合格祈願のチャイナドレスで母親付き添い…大学受験「高考」始まる 中国
中国では7日から全国統一の大学入学試験が始まりました。今年の受験者は過去最多。高学歴を目指し、人生をかけるし烈な受験戦争を取材しました。
7日、これからの人生を決める大事な日を迎えたのは中国の若者たちです。
「頑張れ! 頑張れ!」
中国全土で7日から、大学入試の全国統一試験「高考」が始まったのです。とにかく多く見られたのが、家族同伴の受験生たち。さらに…
記者
「チャイナドレスを身にまとっているのは、受験生のお母さんです。縁起がいいとされていて、多くの方が着ています」
合格祈願の思いをこめて、至る所にチャイナドレス姿の母親たちがいました。
受験生の母
「大学受験に勝利するように縁起の良い赤を着てきました」
今年の受験生は、全国あわせて約1342万人で過去最多。二次試験のない一発勝負に、学歴重視の中国では保護者の応援にも熱が入ります。
受験生の父
「息子のことを信じます、絶対、北京大学に合格する!」
受験生
「少し気分が落ち着きませんが、大したことありません」
受験生の母
「娘よりも私が緊張しています」
応援合戦は各地で過熱していて、安徽省で受験生たちが歩いていたのはレッドカーペットの上。パトカーの先導で会場に向かいます。四川省では警察官とハイタッチして、警察車両の前で「はいチーズ」。さまざまな応援グッズもあり、縁起のいい紫色の下着を着るよう子供に勧めることもあるようです。
試験前日の6日は、学問の神様・孔子をまつる名所に多くの受験生や保護者が“最後の神頼み”に訪れていました。
受験生
「いい出発点に立てば、つまり良い大学に入れれば、今後の人生がより歩みやすくなります」
ここまで“学歴重視”に拍車がかかる背景にあるのは、中国経済の低迷です。今年4月、都市部の若者の失業率は14.7%。

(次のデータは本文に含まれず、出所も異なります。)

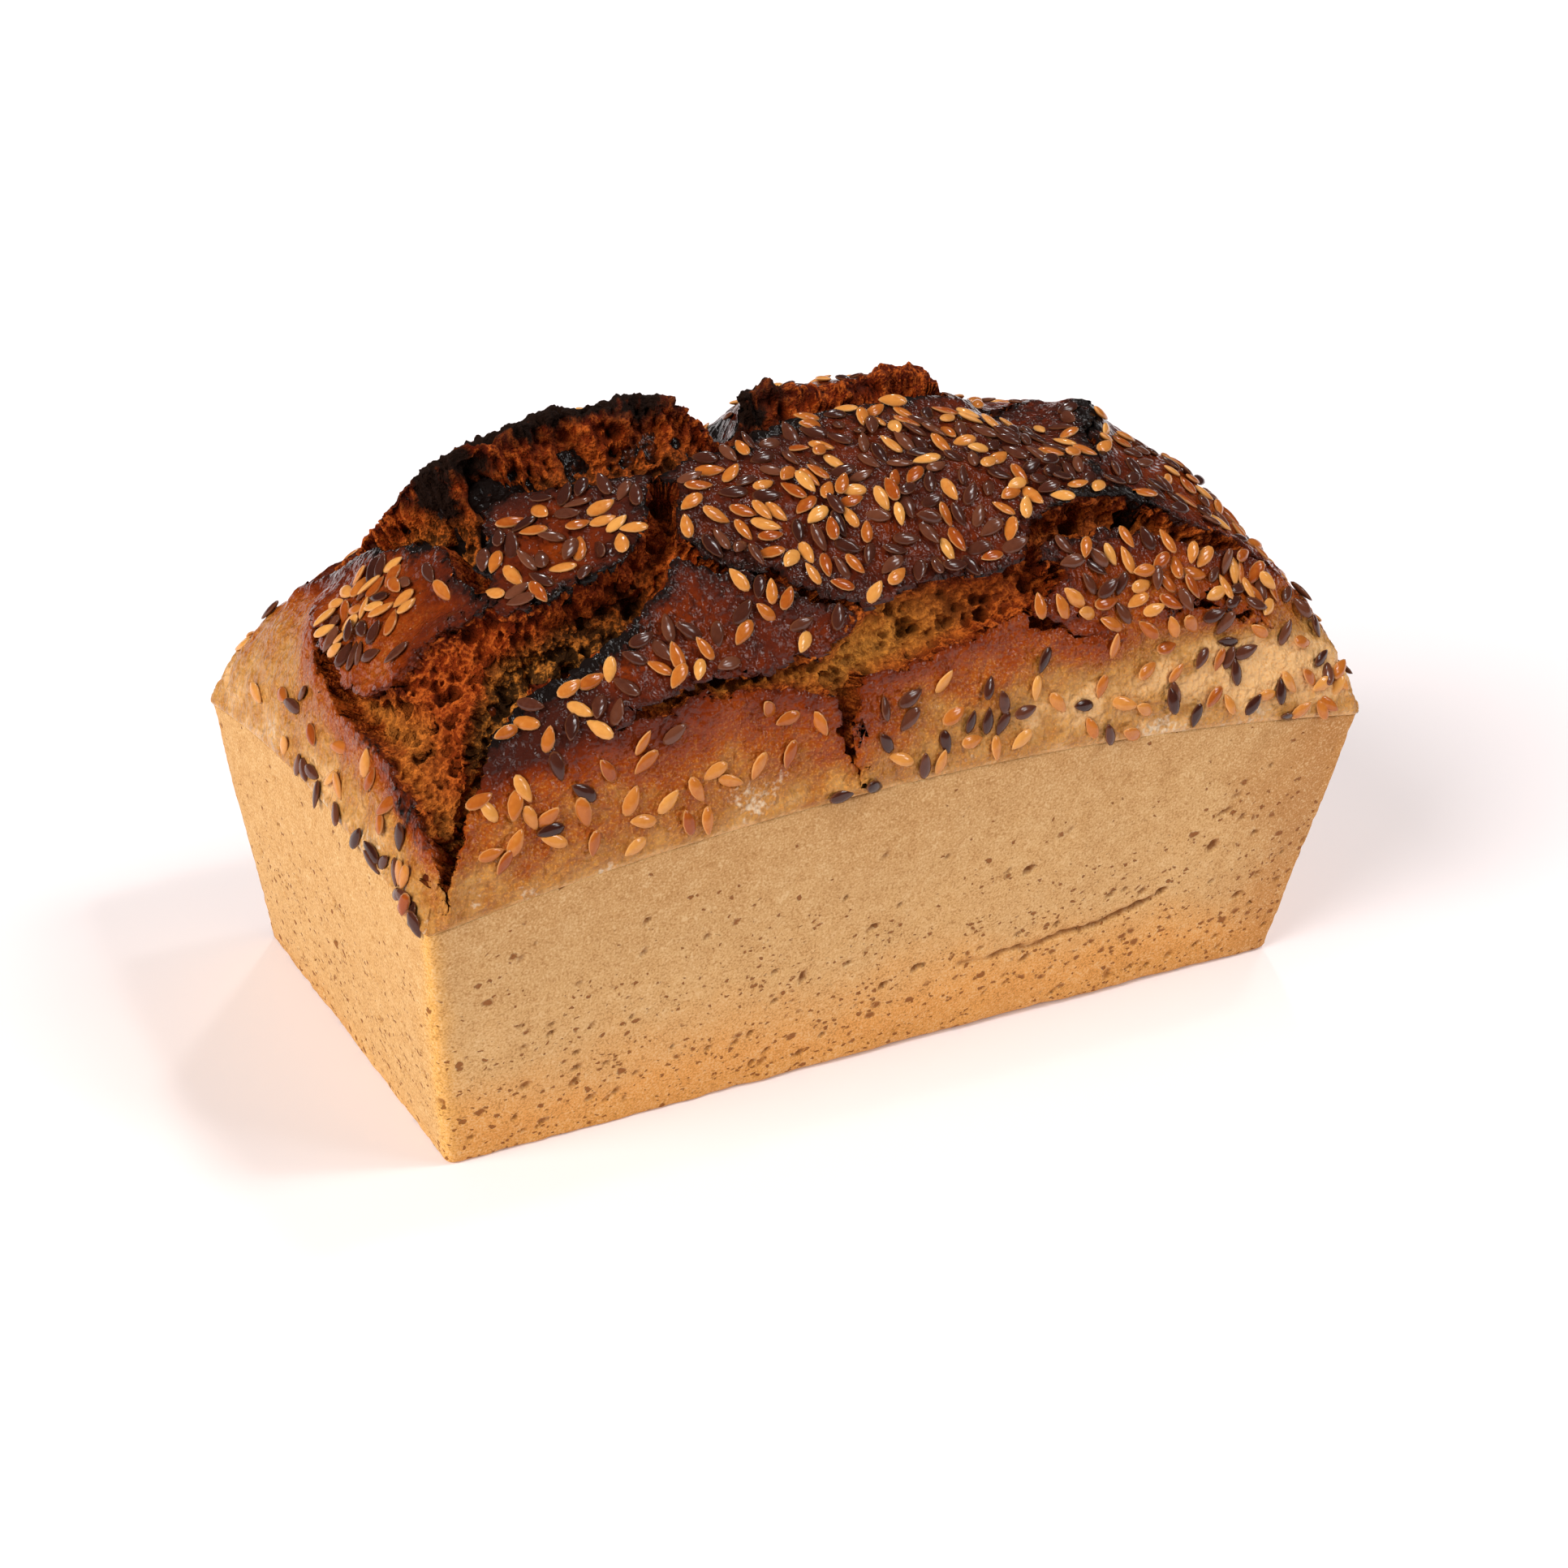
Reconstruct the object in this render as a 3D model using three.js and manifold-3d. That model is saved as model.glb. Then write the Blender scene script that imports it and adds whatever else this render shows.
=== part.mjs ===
// Rye loaf baked in a tapered tin: a flat base, four leaning walls pressed by the tin, and a domed top
// whose dark crust has burst open in long tears, with linseed baked on. Millimetres, +Z up, +X along the
// loaf, origin at the middle of the base. The whole loaf, its seeds included, is one closed solid.

import * as THREE from 'three';
import Module from 'manifold-3d';

const wasm = await Module();
wasm.setup();

// ---- driving sizes -------------------------------------------------------------------------------------

const BASE_HALF_LENGTH = 92.3;
const BASE_HALF_WIDTH = 44.4;
const END_WALL_LEAN = 0.146; // how far an end wall leans out for each millimetre of height
const SIDE_WALL_LEAN = 0.167;
const WALL_CORNER_RADIUS = 1.6;

const RIM_HEIGHT = 54; // where the tin ended and the open top begins, at the corners
const RIM_TILT_ALONG = 1.0; // the rim is this much higher at the +X end than in the middle
const RIM_TILT_ACROSS = -2.5;
const SIDE_RIM_BOW = 8.5; // the rim line climbs in the middle of each long side
const END_RIM_BOW = 5.0;
const CROWN_HEIGHT = 117.5;

// The dome is full near its middle and falls off towards the rim. Each pair shapes one direction.
const DOME_POWER_ALONG = 2.85;
const DOME_ROOT_ALONG = 1.72;
const DOME_POWER_ACROSS = 2.2;
const DOME_ROOT_ACROSS = 1.8;
const CORNER_FULLNESS = 0.5; // 0 would let the dome sink towards the four corners

// Places on the dome are given over the crust: millimetres along the loaf and across it, measured on the
// skin from the crown. The rim lies at these two distances.
const CROWN_TO_END = 124;
const CROWN_TO_SIDE = 89;

const CELLS_ALONG = 60;
const CELLS_ACROSS = 44;

// Broad swellings and hollows of the crust: place, reach in each direction and height.
const SWELLS = [
  { along: 43, across: 12, reachAlong: 17, reachAcross: 30, height: -6 }, // sunken right shoulder of the top
  { along: -7, across: 17, reachAlong: 4, reachAcross: 16, height: -5 }, // notch between the two torn crests
  { along: -72, across: 40, reachAlong: 16, reachAcross: 18, height: -3 }, // slack skin behind the left end
  { along: -50, across: -58, reachAlong: 34, reachAcross: 12, height: 1.6 }, // swollen skin by the tear
  { along: -84, across: -4, reachAlong: 9, reachAcross: 14, height: 1.8 }, // plate beside the left end
  { along: -50, across: -12, reachAlong: 11, reachAcross: 8, height: 1.6 }, // charred plate left of centre
  { along: 2, across: -32, reachAlong: 30, reachAcross: 14, height: 1.2 }, // large seeded plate
  { along: 48, across: -54, reachAlong: 30, reachAcross: 9, height: 1.8 }, // seeded plate on the right
];

// Torn crests: the skin behind the long tear stands up in two ridges. Points are along, across, height.
const CRESTS = [
  [[-72, 40, 0], [-64, 26, 3.5], [-56, 18, 5.5], [-48, 15, 6], [-34, 15, 4.5], [-22, 15, 3], [-12, 14, 0]],
  [[-6, 13, 0], [-2, 13, 3], [8, 13, 1], [18, 13, 1.5], [26, 13, 3], [31, 13, 0]],
];
const CREST_FRONT_REACH = 5;
const CREST_BACK_REACH = 16;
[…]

日本ではここ数年5%に満たないのと比べると、その高さは際立っています。
職に就けない“就職難”が続く中、高学歴を目指すし烈な戦いが繰り広げられているのです。
中国メディアによると、今年の受験生のうち約3分の1は“再受験生”。“再受験生”には浪人生も含まれますが、一般的に中国では、一度大学に入学後、いい就職先に入るため再度、大学を受験する人も多いのだといいます。
一方で、この受験戦争を勝ち抜いた後に多くの人が体験するというのが、美容医療です。勉強がすべての生活を終え、大学で新たな人生をスタートさせるにあたって、美容の注射をうったり、二重まぶたにする人が多いのだとか。
大一番の勝負に勝ち、明るい大学生活をスタートさせられるのか。
受験生
「有名大学に入るのが夢です、そのために頑張ってきた」
受験生
「さっさと受験して、早く終わらせたいです」
ただ、今年度は大学や大学院の新卒者も過去最多となる見通しです。無事大学に入学できたとしても、し烈な就職活動が待ち受けていそうです。